- _What the task asks_
Emit the exact text of every line from the line with "shelf_bead_width, shelf_bead_length, shelf_bead_height).cut(rod)" to the line with "in imported if", both ends included. No other output is expected.

* START Information given *

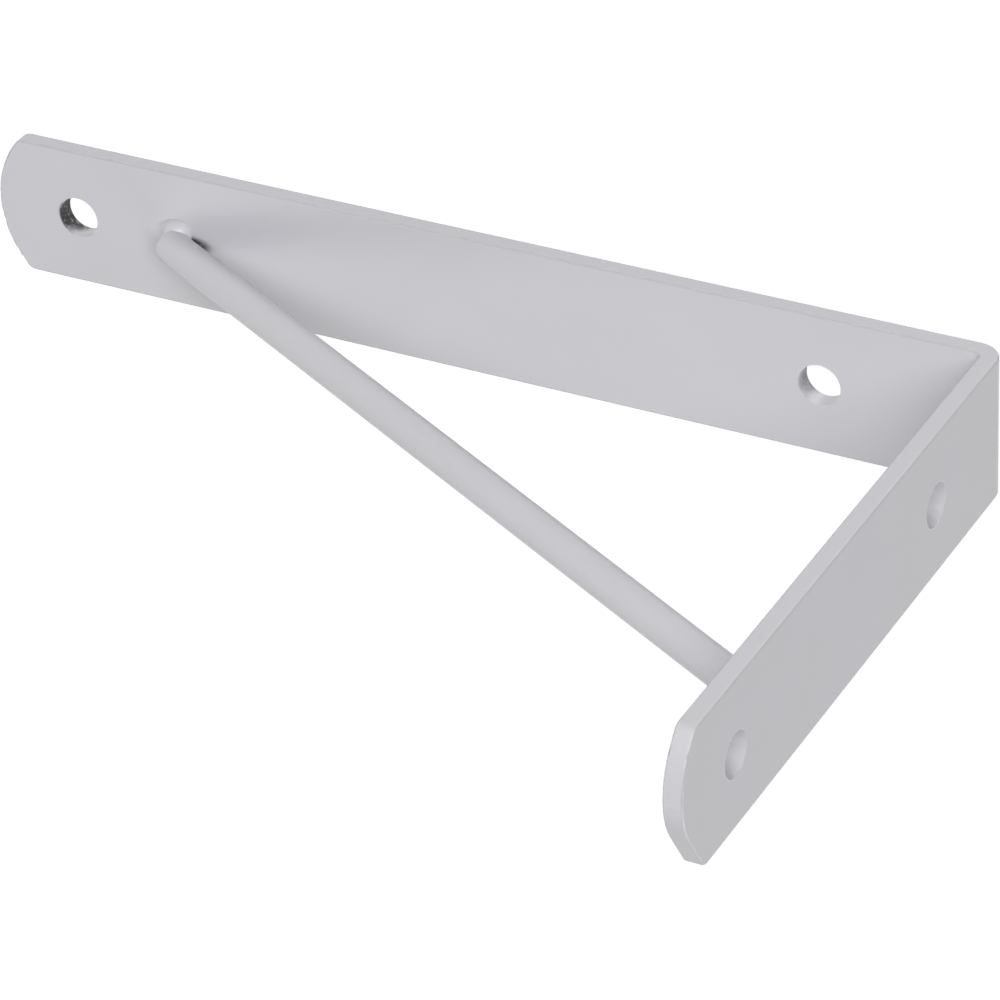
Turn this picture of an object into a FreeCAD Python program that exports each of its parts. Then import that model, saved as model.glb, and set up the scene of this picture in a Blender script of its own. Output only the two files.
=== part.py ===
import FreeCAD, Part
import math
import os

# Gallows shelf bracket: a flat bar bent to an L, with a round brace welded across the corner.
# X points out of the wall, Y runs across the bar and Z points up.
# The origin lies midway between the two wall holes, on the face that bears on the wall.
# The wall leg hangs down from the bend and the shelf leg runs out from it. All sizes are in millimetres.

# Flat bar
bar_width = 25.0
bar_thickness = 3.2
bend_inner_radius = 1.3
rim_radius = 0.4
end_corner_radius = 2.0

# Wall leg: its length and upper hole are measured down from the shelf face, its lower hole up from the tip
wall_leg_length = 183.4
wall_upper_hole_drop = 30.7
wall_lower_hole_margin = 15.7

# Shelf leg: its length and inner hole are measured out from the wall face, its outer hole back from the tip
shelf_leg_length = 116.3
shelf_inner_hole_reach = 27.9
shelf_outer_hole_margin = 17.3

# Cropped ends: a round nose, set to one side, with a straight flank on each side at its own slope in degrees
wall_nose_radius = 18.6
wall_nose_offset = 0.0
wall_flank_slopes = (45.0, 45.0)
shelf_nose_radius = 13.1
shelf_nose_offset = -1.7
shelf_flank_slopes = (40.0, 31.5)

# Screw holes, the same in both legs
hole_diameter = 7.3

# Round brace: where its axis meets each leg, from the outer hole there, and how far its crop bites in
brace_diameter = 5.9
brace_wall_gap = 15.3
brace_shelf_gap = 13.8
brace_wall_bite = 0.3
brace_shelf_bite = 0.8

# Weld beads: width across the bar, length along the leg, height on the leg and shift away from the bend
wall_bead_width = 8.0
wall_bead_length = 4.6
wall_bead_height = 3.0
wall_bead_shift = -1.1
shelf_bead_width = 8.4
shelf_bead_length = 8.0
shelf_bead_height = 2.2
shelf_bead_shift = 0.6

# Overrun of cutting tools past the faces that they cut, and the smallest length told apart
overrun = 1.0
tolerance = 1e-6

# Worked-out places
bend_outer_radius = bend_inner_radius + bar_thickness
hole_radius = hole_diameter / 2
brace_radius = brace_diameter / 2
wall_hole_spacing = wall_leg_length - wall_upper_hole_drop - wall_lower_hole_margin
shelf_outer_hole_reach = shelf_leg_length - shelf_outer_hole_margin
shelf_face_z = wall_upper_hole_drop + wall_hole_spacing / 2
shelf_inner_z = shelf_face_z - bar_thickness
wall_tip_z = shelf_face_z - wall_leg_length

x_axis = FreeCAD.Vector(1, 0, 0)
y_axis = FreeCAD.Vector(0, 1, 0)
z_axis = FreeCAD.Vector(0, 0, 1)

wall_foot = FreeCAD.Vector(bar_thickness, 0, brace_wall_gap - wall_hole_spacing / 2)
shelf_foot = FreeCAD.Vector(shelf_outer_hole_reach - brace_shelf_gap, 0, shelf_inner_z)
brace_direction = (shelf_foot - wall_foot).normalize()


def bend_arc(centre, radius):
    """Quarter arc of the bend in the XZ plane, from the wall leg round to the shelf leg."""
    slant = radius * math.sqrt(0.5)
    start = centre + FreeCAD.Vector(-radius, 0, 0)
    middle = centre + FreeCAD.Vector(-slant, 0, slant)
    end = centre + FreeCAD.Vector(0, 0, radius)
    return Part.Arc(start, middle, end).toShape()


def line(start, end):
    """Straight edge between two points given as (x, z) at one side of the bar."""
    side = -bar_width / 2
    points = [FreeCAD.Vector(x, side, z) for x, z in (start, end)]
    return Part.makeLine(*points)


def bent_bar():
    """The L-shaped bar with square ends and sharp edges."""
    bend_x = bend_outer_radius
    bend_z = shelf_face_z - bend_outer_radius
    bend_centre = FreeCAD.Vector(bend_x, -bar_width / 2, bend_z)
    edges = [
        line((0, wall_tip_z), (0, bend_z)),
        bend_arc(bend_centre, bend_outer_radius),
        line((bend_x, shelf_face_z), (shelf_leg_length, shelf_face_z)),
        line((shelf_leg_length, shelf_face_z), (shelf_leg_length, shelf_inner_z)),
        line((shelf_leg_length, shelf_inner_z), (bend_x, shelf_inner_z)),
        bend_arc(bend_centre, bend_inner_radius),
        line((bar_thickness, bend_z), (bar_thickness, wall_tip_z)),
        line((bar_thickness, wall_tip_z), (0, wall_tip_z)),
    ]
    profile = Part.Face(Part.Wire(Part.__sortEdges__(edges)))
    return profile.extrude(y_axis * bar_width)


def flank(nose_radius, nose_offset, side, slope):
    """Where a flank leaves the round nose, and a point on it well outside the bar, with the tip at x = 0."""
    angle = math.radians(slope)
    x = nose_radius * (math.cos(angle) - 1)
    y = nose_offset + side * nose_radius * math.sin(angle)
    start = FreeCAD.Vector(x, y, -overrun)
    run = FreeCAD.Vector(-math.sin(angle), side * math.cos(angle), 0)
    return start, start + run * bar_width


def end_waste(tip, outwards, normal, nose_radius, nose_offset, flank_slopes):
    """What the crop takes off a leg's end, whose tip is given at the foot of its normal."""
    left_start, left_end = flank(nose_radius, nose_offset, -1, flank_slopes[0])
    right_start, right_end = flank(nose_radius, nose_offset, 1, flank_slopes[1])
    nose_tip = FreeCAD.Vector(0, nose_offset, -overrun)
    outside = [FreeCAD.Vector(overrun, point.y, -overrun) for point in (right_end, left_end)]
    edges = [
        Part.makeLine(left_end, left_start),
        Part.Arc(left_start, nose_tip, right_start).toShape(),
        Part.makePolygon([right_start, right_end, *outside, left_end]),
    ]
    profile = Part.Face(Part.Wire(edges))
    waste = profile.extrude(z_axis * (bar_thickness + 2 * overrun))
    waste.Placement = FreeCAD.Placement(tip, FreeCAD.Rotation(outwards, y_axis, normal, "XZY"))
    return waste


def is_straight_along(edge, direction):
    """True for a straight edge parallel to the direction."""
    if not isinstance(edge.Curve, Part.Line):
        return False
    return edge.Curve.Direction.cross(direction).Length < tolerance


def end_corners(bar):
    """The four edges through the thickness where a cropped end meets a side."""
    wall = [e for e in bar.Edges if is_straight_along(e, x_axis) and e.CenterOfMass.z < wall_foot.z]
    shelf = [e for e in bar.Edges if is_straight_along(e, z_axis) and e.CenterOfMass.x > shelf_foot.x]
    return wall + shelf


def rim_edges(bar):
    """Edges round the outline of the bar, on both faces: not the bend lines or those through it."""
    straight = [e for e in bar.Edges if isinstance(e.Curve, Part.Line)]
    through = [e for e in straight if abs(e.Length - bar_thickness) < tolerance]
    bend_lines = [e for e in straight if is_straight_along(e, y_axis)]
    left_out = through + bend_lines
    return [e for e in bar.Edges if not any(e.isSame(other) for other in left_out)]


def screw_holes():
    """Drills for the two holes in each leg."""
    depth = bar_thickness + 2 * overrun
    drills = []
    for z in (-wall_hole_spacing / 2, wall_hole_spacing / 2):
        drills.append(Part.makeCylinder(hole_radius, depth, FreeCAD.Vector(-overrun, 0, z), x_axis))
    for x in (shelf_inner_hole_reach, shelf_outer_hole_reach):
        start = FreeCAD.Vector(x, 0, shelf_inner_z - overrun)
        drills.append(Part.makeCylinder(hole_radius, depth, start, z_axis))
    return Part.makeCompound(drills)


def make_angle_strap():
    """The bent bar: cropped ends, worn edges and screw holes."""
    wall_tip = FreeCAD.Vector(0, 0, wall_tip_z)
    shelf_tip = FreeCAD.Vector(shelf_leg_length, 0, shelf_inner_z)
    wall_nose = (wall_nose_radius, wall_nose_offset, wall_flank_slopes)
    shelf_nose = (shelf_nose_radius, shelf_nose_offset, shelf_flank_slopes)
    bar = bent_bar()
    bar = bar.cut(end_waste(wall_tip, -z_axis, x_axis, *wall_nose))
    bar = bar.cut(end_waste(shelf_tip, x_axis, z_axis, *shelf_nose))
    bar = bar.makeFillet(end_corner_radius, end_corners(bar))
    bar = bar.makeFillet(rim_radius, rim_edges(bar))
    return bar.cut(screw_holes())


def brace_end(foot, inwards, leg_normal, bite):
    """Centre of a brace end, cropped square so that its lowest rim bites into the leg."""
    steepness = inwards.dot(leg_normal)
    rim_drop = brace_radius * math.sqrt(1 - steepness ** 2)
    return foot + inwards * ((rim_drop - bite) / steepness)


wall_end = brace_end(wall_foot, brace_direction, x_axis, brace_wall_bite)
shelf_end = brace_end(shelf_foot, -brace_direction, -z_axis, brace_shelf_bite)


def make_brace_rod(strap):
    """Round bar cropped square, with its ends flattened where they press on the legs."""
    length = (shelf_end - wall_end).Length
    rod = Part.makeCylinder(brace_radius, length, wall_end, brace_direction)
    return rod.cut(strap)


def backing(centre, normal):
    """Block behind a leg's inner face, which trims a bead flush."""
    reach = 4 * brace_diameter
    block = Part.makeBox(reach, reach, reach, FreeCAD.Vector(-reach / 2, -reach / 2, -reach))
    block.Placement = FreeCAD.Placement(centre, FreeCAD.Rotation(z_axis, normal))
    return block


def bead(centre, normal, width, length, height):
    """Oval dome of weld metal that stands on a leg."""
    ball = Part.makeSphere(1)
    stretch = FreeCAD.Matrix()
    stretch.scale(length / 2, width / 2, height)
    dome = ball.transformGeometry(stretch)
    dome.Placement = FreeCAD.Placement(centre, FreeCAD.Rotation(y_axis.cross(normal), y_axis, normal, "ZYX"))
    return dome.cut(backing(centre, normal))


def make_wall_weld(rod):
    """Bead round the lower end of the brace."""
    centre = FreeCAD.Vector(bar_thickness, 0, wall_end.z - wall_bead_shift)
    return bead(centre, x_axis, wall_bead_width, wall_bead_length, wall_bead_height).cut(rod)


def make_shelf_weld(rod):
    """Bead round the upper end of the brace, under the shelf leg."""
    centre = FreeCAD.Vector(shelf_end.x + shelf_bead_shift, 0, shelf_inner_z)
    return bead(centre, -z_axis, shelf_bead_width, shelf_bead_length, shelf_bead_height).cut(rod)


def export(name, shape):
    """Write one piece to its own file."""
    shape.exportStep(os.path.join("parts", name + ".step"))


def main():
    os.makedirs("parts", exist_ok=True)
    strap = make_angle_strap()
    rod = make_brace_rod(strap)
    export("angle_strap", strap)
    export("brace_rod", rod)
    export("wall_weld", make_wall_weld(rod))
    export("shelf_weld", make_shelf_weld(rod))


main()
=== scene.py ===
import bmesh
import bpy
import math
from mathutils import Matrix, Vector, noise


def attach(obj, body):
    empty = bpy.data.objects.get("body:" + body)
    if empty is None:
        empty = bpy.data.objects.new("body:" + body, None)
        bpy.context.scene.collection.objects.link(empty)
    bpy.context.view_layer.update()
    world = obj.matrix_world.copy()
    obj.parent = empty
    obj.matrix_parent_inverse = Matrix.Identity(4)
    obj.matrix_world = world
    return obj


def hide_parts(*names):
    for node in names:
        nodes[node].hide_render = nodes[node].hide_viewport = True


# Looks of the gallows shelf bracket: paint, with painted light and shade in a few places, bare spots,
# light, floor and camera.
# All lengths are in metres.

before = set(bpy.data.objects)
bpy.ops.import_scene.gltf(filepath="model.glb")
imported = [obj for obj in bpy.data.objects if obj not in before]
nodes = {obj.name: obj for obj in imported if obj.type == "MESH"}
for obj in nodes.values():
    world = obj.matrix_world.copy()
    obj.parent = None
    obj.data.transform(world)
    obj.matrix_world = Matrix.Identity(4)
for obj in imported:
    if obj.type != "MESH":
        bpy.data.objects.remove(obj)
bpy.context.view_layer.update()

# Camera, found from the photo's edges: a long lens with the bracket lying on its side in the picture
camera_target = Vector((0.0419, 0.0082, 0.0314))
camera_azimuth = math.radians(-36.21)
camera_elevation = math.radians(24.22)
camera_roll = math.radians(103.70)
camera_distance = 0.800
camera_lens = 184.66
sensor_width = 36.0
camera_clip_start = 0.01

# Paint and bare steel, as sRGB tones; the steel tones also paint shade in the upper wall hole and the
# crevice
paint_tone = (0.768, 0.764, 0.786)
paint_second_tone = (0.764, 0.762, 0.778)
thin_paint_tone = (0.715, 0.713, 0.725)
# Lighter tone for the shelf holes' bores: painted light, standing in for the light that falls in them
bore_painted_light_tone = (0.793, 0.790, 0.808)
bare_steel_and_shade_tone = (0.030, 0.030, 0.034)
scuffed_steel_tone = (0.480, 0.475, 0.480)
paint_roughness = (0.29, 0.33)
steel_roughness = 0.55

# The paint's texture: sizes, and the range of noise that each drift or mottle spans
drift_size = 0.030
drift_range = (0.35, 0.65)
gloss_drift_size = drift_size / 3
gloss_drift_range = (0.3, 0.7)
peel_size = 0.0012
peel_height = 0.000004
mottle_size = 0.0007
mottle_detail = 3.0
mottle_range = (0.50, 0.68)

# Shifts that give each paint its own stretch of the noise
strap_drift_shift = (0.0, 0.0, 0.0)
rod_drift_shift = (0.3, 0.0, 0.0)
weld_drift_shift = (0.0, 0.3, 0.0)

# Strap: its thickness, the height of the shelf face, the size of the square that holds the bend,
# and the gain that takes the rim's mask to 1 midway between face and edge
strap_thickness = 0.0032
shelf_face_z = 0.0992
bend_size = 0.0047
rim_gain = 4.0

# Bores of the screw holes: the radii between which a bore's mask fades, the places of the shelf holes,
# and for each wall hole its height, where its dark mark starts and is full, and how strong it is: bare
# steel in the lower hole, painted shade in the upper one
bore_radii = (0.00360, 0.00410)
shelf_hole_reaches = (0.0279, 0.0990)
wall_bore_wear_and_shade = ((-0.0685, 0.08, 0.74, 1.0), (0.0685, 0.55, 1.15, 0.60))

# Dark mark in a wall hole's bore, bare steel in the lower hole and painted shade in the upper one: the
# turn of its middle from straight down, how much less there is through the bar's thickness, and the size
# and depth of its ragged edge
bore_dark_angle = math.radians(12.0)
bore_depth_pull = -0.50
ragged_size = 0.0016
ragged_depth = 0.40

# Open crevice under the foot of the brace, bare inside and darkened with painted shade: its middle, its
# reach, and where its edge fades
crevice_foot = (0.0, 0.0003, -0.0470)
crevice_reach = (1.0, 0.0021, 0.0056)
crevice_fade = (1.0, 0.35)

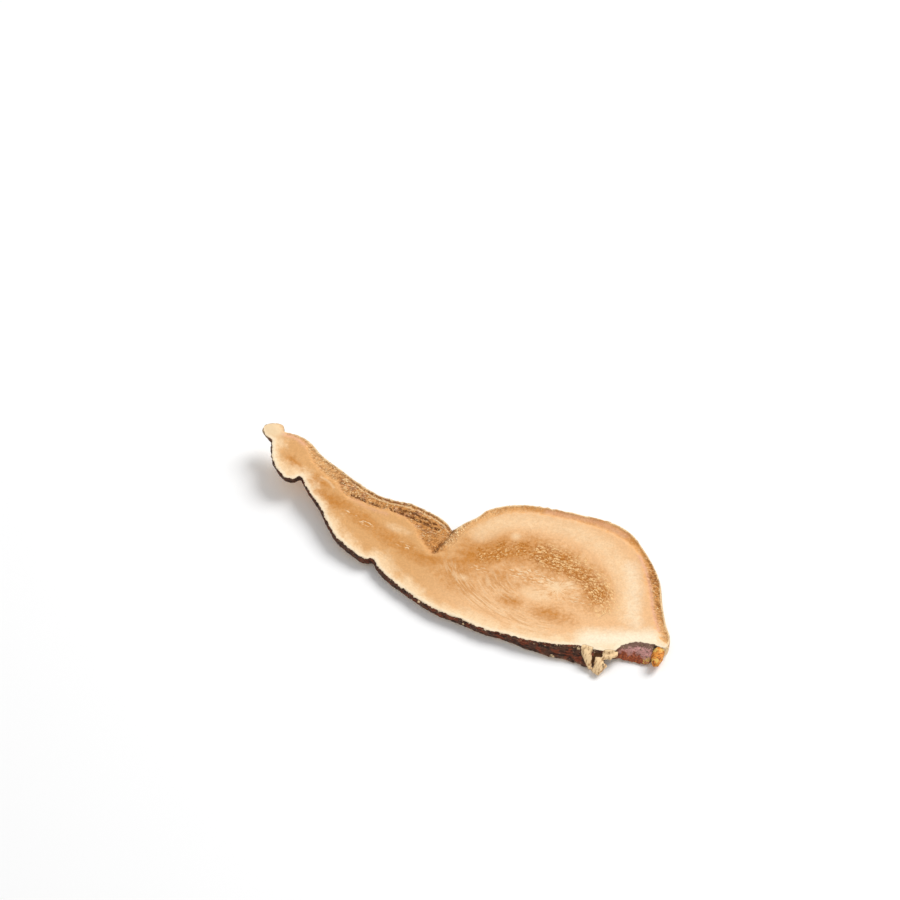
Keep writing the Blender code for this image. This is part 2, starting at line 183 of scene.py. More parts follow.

* END Information given *

- _Reply to the exercise_
    return bead(centre, -z_axis, shelf_bead_width, shelf_bead_length, shelf_bead_height).cut(rod)


def export(name, shape):
    """Write one piece to its own file."""
    shape.exportStep(os.path.join("parts", name + ".step"))


def main():
    os.makedirs("parts", exist_ok=True)
    strap = make_angle_strap()
    rod = make_brace_rod(strap)
    export("angle_strap", strap)
    export("brace_rod", rod)
    export("wall_weld", make_wall_weld(rod))
    export("shelf_weld", make_shelf_weld(rod))


main()
=== scene.py ===
import bmesh
import bpy
import math
from mathutils import Matrix, Vector, noise


def attach(obj, body):
    empty = bpy.data.objects.get("body:" + body)
    if empty is None:
        empty = bpy.data.objects.new("body:" + body, None)
        bpy.context.scene.collection.objects.link(empty)
    bpy.context.view_layer.update()
    world = obj.matrix_world.copy()
    obj.parent = empty
    obj.matrix_parent_inverse = Matrix.Identity(4)
    obj.matrix_world = world
    return obj


def hide_parts(*names):
    for node in names:
        nodes[node].hide_render = nodes[node].hide_viewport = True


# Looks of the gallows shelf bracket: paint, with painted light and shade in a few places, bare spots,
# light, floor and camera.
# All lengths are in metres.

before = set(bpy.data.objects)
bpy.ops.import_scene.gltf(filepath="model.glb")
imported = [obj for obj in bpy.data.objects if obj not in before]
nodes = {obj.name: obj for obj in imported if obj.type == "MESH"}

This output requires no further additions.